ISO 9001 Internal Audit Explained
Posted on September 24, 2009 by admin
This ISO Standard contains an element (8) intended to encompass a range of features which together support a mechanism to improve the performance of the management system. Internal audit forms part of this set, but only a part, yet is probably the only element readily recognisable to the average person. Internal audit is significant, not because of the results it delivers but because the ongoing registration process for ISO9001 companies ensures that Internal Audit is subject to regular scrutiny. It’s our point of view that the impact of internal audit on the majority of companies is minimal – and in most cases, to the point of being a complete waste of time. This is mostly due not to the process of audit, but to the way in which it’s managed and carried out.
Generalising, quality management processes are tolerated rather than being welcomed. They have become a fundamental part of the usual cost of doing business, mostly due to the failure of the systems to bring forth any solid benefit past the marketing advantage which is said to come from the registered status of the organisations. A calm examination of the detailed requirements built into the Standard should provide the assurance that the benefits of a controlled work environment will be achieved by following this text in a manner that matches the specific nature and ethos of the organisation. Unfortunately, it just doesn’t seem to happen. More specifically, it doesn’t happen often enough to provide the evidence of unfailing benefits for the adoption of the standard.
With a Standard which is clearly International in its origin and its application, how can this be so? To understand the reasoning behind this, it’s essential to look closely at the role of those individuals who see their position as that of policing the management system. Often carrying the title of Quality Manager, this individual (sometimes with a team of helpers) is held responsible for the integrity of the documented system and implicitly at least for the quality of the outgoing product or service. Quality Managers have their origins in a manufacturing function whose rough equivalent would have been similar to the time-honoured Chief Inspector. The name alone provides an indication of the status – perceived or actual – of this individual. He was unquestionably the final authority regarding the acceptable quality of the company’s product. Acceptance or Rejection was his decision. Without having actually been there to make a comparison, it still seems as if to many of today’s quality managers are behaving in a similar fashion. With very little actual understanding or appreciation of the management role – and certainly not the executive role, they’re unable to effectively communicate with their local leaders, with undeniable consequences.

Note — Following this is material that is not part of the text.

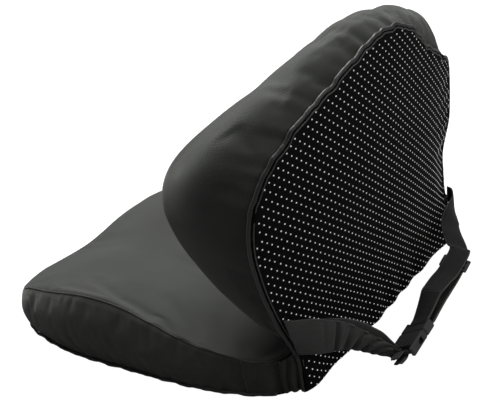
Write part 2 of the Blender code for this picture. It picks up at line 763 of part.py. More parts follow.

It’s the responsibility of management to outline organisational objectives and policies, and management will organise – or have organised for them, specific systems to uphold these policies and objectives. Their need, although rarely put forward, is for some form of assurance that the systems are generating the specific controls and ongoing benefits they planned for. More than anything, they’re looking for reassurance. The Internal Audit should supply information which is specific to the operation of the management system and which is centred around this management need, but it rarely happens this way. Most of the time, the reports of internal audit functions have within them a multitude of insignificant failings termed as ‘non-conformance’, frequently to a requirement that isn’t specified or is completely imaginary in nature, and having minimal bearing on the actual needs of management. Is it surprising that Internal Audit is seen as a necessary evil, conducted to satisfy the ISO auditor, but having little relevance to life in the real world of commerce and industry?

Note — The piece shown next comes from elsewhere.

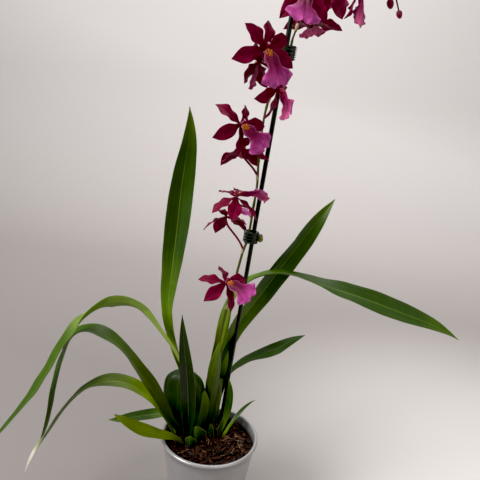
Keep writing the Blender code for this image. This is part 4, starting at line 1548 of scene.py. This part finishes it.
SOIL = 93.0
LEAVES = (
    Leaf("leaf_tall", (-41, 21, 180), 317, 30, (66, 76, 94, 93, 92, 97, 83), (178, 181, 182),
         (-96, -118, -100, -75, -66), widest=0.62, clasp=48, fold=22),
    Leaf("leaf_arch_high", (-39, 12, 179), 358, 23, (71, 53, 51, -16, -54, -65, -59, -53, -51),
         (185, 189, 199, 185, 183), (18, 20, 48, 62, -9, -15, -25, -15, -49), finish=LEAF_TURNED,
         slot=Slot.LEAF_PALE),
    Leaf("leaf_arch_middle", (-30, 8, SOIL + 1), 354, 26, (36, 64, 56, 55, 21, -72, -78, -80, -64),
         (186, 191, 176, 201, 219), (-62, -50, -28, 2, -3, 3, -11, -15, -22), widest=0.35, foot=0.47,
         finish=LEAF_OLIVE),
    Leaf("leaf_arch_low", (-45, 10, SOIL + 1), 262, 22, (60, 52, 36, 1, -39, -58, -55, -74),
         (166, 191, 210, 202), (-47, -26, -19, 28, 21, -32), widest=0.4, finish=LEAF_DRY_TIP),
    Leaf("leaf_short_front", (-35, -9, SOIL + 1), 101, 19, (48, 27, 27, 40, 43), (212, 206, 196),
         (-6, -19, -37), foot=0.6, finish=LEAF_YOUNG, slot=Slot.LEAF_LIGHT),
    Leaf("leaf_short_back", (-36, 34, SOIL + 1), 103, 16, (78, -2, -8, -11, 2), (192, 189, 189),
         (-6, -22, -31), foot=0.6, slot=Slot.LEAF_LIGHT),
    Leaf("leaf_spear", (-27, 0, SOIL + 0.8), 167, 21, (89, 85, 81, 84), (182, 182), (-89, -84, -92),
         widest=0.3, foot=0.72, fold=30, finish=LEAF_DARK, slot=Slot.LEAF_DARK),
    Leaf("leaf_broad_right", (6, 32, 168), 267, 29, (92, 69, 54, 60, 59, 59, 59), (36, 22, 7, 3, -11),
         (79, 82, 87, 107, 80), widest=0.64, foot=0.62, clasp=40, clasped=0.2, fold=26),
    Leaf("leaf_arch_right", (-5, 26, 168), 402, 28, (82, 80, 76, 23, -14, -9, -15, -15, -30),
         (13, 18, 2, -9, -9, -6, 1), (71, 71, 16, -7, -8, 27, 49, 39, 26), widest=0.72, foot=0.58,
         finish=LEAF_FOLDED),
    Leaf("leaf_short_right", (3, 34.8, 121), 159, 17, (68, 62, 37, 27, 38, 34), (61, -2, -12),
         (47, -7, 14, 55, 32), widest=0.65, clasp=50, clasped=0.3, finish=LEAF_PAINTED_SHADE),
    Leaf("leaf_small_right", (14, 22, SOIL + 1), 77, 10, (77, 80, 89, 109), (0, -2), (74, 72), foot=0.57,
         clasp=50, clasped=0.3, fold=20),
    Leaf("leaf_grass", (17, 11, SOIL + 1), 63, 5, (61, 53, 42, 12), (30, 30), (18, 24), widest=0.4,
         foot=0.78, clasp=40, clasped=0.3, fold=20),
    Leaf("scale_sheath", (-16, -4, SOIL + 0.8), 25, 29, (72, 84, 96), (272, 268), (0, -8), widest=0.4,
         foot=0.8, clasp=42, clasped=0.9, fold=30, taper=1.8, finish=LEAF_SCALE, slot=Slot.LEAF_DARK,
         wave=0.1),
    Leaf("scale_left", (-22.5, -14.5, SOIL + 0.8), 17, 18, (75, 95), (255, 250), (10, 0), widest=0.4,
         foot=0.8, clasp=40, clasped=0.9, fold=30, taper=1.8, finish=LEAF_SCALE, slot=Slot.LEAF_DARK,
         wave=0.1),
    Leaf("sheath_left", (-4.4, 14.5, SOIL + 1), 128, 19.5, (87, 89, 87, 84), (0, 0), (-90, -90), widest=0.6,
         foot=0.66, clasp=46, clasped=0.9, fold=34, taper=2.2, finish=LEAF_BASE, wave=0.1,
         stands_for_node=False),
    Leaf("sheath_middle", (-14, 10, SOIL + 1), 64, 23, (84, 88, 88), (0, 0), (-90, -90), widest=0.45,
         foot=0.72, clasp=44, clasped=0.9, fold=30, taper=2.2, finish=LEAF_BASE, wave=0.1,
         stands_for_node=False),
    Leaf("sheath_right", (2.5, 33, SOIL + 20), 112, 20, (87, 82, 76), (4, 4), (86, 90), widest=0.5,
         foot=0.7, clasp=50, clasped=0.9, fold=30, taper=1.8, finish=LEAF_PAINTED_SHADE, wave=0.1,
         stands_for_node=False),
    Leaf("shoot_left", (3, 8, SOIL + 1), 20, 7, (80, 84), (180, 180), (-80, -80), foot=0.6,
         finish=LEAF_SCALE, wave=0.1),
    Leaf("shoot_right", (10, 13, SOIL + 1), 24, 6, (74, 78), (20, 20), (75, 75), foot=0.6,
         finish=LEAF_SCALE, wave=0.1),
)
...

When material such as this is provided to managers who see no real value in the investment, it is not just the audit that is ignored but the perpetrators of the audit also. A direct consequence of this failure to identify the audit customer’s need is a rejection of much that has a Quality Management implication. Managers and quality department staff universally complain of lack of management commitment (an ISO9001 requirement), and a general lack of personal advancement opportunities. But improvement is possible, even radical improvement, and it requires a change in strategy for both Executive Managers and those purporting to be Quality Professionals.
The change process:
1. The organisation must recognise that every manager and employee has a responsibility to perform in accordance with the requirements laid down for their work. Nobody else can be responsible for the quality of this work.
2. The title Quality Managers is clearly not a true indication of the function of this individual. Holding the QM responsible for a failure in product of service is clearly wrong unless that delivery was by its nature part of his (or her) normal function.

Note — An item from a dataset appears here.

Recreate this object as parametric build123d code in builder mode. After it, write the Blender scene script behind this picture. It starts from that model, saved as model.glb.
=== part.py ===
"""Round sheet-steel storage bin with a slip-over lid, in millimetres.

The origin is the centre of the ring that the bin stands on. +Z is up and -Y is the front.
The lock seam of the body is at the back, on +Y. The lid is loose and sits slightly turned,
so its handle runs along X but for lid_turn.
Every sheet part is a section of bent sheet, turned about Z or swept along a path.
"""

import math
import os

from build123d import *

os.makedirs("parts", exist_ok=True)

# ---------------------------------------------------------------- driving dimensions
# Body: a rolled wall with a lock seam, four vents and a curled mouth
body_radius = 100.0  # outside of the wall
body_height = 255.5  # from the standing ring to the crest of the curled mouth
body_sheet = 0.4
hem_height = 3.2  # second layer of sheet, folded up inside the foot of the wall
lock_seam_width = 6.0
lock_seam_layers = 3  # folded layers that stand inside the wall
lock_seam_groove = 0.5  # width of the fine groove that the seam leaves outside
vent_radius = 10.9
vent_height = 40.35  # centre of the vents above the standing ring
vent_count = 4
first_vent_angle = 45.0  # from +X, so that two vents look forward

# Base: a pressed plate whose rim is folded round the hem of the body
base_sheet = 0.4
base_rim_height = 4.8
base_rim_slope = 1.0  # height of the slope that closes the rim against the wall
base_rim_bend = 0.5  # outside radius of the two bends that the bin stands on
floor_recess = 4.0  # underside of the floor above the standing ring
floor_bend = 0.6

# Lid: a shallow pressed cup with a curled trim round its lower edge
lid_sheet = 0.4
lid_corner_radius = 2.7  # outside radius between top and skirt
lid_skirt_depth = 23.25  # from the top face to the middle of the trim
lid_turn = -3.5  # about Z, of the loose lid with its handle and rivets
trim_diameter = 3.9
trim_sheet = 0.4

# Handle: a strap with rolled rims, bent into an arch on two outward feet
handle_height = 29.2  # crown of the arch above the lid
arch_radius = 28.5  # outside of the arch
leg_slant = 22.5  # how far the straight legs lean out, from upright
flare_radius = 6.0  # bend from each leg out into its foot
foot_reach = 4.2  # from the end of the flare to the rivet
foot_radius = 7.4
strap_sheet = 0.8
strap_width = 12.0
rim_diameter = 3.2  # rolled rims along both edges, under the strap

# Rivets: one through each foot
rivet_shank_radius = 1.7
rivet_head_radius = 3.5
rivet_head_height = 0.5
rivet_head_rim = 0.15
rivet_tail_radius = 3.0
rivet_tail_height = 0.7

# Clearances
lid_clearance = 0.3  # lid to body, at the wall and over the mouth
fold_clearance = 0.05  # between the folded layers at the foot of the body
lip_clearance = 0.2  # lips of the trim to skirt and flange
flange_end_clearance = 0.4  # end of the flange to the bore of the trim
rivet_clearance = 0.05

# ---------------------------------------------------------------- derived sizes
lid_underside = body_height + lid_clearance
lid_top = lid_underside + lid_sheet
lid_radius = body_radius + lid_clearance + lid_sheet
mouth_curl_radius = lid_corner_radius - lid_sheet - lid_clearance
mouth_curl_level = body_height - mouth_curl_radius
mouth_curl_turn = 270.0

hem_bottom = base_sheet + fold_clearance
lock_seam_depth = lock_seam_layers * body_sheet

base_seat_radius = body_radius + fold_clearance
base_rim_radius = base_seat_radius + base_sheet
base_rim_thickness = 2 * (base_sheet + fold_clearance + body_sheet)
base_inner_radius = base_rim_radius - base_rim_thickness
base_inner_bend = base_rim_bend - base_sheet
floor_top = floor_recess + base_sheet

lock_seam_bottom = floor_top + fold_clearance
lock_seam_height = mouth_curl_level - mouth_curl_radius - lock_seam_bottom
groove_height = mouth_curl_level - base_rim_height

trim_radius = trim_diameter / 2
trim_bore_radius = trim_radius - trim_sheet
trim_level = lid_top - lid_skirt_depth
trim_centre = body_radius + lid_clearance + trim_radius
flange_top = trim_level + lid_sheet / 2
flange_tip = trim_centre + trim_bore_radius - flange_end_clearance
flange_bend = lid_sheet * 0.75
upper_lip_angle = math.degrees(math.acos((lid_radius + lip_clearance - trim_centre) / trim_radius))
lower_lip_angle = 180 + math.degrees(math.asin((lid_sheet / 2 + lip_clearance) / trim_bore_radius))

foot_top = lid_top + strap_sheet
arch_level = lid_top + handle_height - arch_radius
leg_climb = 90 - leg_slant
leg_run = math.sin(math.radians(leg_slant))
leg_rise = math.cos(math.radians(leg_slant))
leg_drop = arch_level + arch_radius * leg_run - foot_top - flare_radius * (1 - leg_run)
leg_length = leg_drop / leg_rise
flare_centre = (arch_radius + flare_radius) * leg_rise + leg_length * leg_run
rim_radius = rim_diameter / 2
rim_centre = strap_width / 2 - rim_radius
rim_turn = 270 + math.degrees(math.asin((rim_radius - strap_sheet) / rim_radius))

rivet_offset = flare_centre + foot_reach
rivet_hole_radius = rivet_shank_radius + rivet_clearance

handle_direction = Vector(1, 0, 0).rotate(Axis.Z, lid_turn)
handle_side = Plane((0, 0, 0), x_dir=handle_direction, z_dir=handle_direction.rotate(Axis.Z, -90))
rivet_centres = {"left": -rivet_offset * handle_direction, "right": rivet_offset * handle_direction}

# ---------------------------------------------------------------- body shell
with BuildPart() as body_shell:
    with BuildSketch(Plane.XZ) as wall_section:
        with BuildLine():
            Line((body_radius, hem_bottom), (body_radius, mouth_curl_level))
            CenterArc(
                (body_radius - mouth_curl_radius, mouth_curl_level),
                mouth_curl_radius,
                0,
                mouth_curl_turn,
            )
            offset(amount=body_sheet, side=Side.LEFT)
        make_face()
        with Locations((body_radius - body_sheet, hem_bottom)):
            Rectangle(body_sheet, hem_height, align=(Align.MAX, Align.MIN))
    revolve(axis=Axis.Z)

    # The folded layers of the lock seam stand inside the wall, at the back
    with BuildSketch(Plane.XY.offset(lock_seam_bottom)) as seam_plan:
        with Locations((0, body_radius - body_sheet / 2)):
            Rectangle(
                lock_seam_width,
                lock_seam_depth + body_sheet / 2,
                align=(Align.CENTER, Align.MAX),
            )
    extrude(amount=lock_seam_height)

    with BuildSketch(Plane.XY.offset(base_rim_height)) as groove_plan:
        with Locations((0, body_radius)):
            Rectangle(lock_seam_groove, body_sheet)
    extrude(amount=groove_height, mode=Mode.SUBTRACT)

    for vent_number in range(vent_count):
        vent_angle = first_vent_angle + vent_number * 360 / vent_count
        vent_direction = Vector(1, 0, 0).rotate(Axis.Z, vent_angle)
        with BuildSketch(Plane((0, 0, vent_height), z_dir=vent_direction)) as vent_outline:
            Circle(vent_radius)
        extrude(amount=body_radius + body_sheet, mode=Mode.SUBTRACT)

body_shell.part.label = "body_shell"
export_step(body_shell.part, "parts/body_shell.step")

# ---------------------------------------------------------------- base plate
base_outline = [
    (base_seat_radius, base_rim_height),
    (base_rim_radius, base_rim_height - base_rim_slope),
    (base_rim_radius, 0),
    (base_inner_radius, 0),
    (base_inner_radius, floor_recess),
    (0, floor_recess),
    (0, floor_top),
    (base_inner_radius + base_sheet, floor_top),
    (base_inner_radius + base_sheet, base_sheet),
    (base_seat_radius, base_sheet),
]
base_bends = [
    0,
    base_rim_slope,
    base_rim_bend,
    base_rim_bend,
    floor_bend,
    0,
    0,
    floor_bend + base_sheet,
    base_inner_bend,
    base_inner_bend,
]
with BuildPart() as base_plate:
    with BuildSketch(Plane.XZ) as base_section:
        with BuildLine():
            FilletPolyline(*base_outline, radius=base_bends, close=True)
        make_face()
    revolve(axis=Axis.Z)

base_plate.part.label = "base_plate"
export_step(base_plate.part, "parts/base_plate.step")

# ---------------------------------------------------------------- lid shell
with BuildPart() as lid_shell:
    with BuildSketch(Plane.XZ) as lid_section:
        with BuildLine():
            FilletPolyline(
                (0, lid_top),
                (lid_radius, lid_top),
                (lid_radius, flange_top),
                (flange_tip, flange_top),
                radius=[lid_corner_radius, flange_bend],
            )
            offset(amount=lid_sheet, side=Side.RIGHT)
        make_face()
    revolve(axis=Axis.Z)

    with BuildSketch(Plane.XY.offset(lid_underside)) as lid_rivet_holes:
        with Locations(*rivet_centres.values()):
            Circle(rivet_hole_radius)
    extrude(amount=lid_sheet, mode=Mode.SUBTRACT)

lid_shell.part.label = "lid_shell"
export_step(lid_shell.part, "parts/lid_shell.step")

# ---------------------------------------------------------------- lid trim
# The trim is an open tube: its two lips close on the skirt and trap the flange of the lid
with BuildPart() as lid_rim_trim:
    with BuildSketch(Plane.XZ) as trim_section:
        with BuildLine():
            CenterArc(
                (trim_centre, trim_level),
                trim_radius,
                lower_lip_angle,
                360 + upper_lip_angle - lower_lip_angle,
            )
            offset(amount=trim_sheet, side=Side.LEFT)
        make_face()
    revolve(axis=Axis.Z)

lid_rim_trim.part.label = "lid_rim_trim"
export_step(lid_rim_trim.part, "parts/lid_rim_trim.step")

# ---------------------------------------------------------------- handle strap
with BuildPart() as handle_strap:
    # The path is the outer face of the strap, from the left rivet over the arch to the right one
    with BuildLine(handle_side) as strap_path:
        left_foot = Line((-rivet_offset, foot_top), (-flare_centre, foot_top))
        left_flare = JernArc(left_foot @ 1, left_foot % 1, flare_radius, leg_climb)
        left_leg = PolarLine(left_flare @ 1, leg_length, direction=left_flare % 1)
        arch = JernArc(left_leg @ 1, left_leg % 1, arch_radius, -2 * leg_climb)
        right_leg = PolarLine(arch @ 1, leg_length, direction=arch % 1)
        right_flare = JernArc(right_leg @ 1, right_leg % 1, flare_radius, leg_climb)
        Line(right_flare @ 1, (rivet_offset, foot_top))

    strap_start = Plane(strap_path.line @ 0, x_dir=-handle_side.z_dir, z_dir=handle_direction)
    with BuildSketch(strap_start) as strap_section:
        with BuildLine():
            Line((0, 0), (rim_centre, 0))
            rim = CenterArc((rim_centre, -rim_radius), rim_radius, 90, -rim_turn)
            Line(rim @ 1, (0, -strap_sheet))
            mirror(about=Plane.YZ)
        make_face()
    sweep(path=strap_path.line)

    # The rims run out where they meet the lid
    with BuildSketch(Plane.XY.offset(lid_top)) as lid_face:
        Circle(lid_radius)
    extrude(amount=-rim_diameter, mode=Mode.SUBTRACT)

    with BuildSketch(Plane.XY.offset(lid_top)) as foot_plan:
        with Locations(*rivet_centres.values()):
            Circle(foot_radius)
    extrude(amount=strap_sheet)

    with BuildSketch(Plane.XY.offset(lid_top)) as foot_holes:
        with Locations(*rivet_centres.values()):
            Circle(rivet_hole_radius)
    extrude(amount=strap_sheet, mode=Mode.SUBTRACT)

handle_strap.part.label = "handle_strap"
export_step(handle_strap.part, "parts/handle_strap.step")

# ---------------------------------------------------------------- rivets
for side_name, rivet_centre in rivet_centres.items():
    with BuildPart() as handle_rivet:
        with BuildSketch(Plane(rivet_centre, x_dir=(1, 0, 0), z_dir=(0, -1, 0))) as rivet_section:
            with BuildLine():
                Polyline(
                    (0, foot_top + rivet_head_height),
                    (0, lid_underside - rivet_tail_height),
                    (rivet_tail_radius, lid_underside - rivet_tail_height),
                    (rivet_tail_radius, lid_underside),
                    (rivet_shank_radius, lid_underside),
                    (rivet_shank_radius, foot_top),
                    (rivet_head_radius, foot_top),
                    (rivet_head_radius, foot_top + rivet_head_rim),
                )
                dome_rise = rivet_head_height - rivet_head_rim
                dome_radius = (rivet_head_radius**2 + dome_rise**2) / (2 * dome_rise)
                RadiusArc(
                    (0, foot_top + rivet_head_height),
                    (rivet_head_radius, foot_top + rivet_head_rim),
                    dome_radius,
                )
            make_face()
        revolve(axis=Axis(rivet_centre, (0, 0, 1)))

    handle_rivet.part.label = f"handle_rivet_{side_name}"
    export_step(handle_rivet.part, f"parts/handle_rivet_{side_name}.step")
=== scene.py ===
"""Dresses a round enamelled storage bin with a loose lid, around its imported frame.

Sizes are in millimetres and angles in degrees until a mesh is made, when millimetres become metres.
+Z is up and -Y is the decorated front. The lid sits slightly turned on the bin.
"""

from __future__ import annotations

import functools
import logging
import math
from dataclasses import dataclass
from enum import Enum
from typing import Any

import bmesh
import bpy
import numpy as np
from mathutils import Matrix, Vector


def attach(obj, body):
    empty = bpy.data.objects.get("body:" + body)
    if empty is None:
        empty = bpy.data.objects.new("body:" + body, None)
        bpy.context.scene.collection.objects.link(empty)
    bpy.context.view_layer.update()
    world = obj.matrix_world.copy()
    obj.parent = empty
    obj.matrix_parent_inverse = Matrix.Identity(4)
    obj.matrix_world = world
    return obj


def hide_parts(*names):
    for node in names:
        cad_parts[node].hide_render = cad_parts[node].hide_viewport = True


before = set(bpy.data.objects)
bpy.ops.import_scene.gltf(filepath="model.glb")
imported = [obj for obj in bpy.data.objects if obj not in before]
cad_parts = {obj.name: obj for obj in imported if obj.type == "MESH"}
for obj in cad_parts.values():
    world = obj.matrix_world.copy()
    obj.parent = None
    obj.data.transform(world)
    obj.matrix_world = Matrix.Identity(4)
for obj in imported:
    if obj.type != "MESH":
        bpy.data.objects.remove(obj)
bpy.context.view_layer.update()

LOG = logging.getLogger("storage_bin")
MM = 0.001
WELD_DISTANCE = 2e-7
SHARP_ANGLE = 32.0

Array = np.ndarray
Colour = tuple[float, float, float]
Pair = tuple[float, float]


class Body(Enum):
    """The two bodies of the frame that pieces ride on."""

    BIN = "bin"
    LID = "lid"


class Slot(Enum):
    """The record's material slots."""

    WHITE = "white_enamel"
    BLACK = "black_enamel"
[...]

3. Internal audits should be a recognisable independent assessment of each business function, carried for the function’s manager and reported to that individual alone. (The functional managers have the responsibility for achieving a selection of business objectives, and it is they who need the information to support these objectives).
4. It follows that the auditors, while being independent of the function being audited, should also understand the role and responsibilities of senior managers, and speak at that level.
5. These changes require the dissolution of the existing audit regime, and some re-education of the management team who are responsible for allowing the adverse situation to exist.
6. Professional auditors with a wider experience than that obtainable within one or a limited number of organisations alone can provide the assurance and service level needed by an effective management team.